2008: January 9, birth of mixed enterprise Petropiar, a 25 year contract between Venezuela and Chevron.

2008: 19 September, Chevron gets approval to create the mixed enterprises who will be in charge of the transportation and liquefaction of natural gas by means of the first train to be loaded at Delta Platform.

2010: April 8, the government authorizes Chevron to produce gas in block 2 of the Delta Platform.

2010: May 13, together with Repsol, Chevron gets the license to exploit blocks Carabobo 1 and 3 in the Orinoco Basin, considered the world’s largest hydrocarbon reserve.

2011: June 26, Ali Moshiri says he hopes to get an early production of 50,000 barrels per day from his new exploitation in the Carabobo blocks in the Orinoco Basin.

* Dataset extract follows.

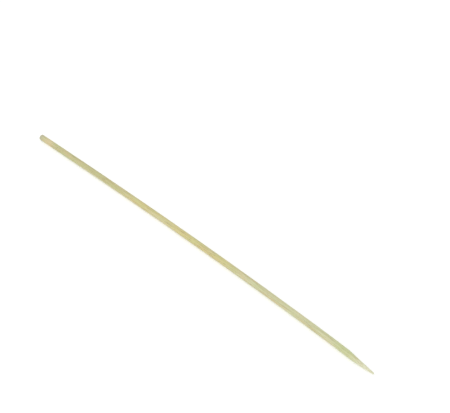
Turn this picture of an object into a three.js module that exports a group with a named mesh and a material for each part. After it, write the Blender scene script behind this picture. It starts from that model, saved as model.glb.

2011: September 29, at the Hydrocarbon Congress organized by PDVSA, Ali Moshiri of Chevron declares: “The new Saudi Arabia has been found in the Orinoco Basin”.

2012: July 18, Chevron announces the investment of an additional $2,000 million to expand production in the Boscan field.

2012: August 18, at an event at the Teresa Carreno Theater, Chavez says: “Here we have Chevron Texaco and we work wonderfully. I am very happy that Obama said in Miami that Chavez is not a threat to the USA”.

2013: March 2, the Chevron representative for the region is in Venezuela during Hugo Chavez’s dying days, telling the press: “The collaboration between Chevron and PDVSA is one of the best”.

2013: May 27, the president of PDVSA, Rafael Ramirez, announces an agreement with Chevron for a loan of $2,000 million to promote production at mixed enterprise Petroboscan.

2013: September 11, Venezuela and Trinidad and Tobago close an agreement for PDVSA and Chevron to exploit a block located on the offshore border containing 10,25 billion cubic feet (TCF) of gas.

2013: November 11, Kelly Hartshorn, president of Chevron for Latin America comments that the company’s production in Venezuela is 270,000 b/d. “This is a very high level and has been steady for many years”, she said.

2014: In her first visit to the Orinoco Basin, the new president of Chevron for Latin America, Kelly Hartshorn says: “We are proud of the results obtained and of being partners with an enterprise such as Petropiar”.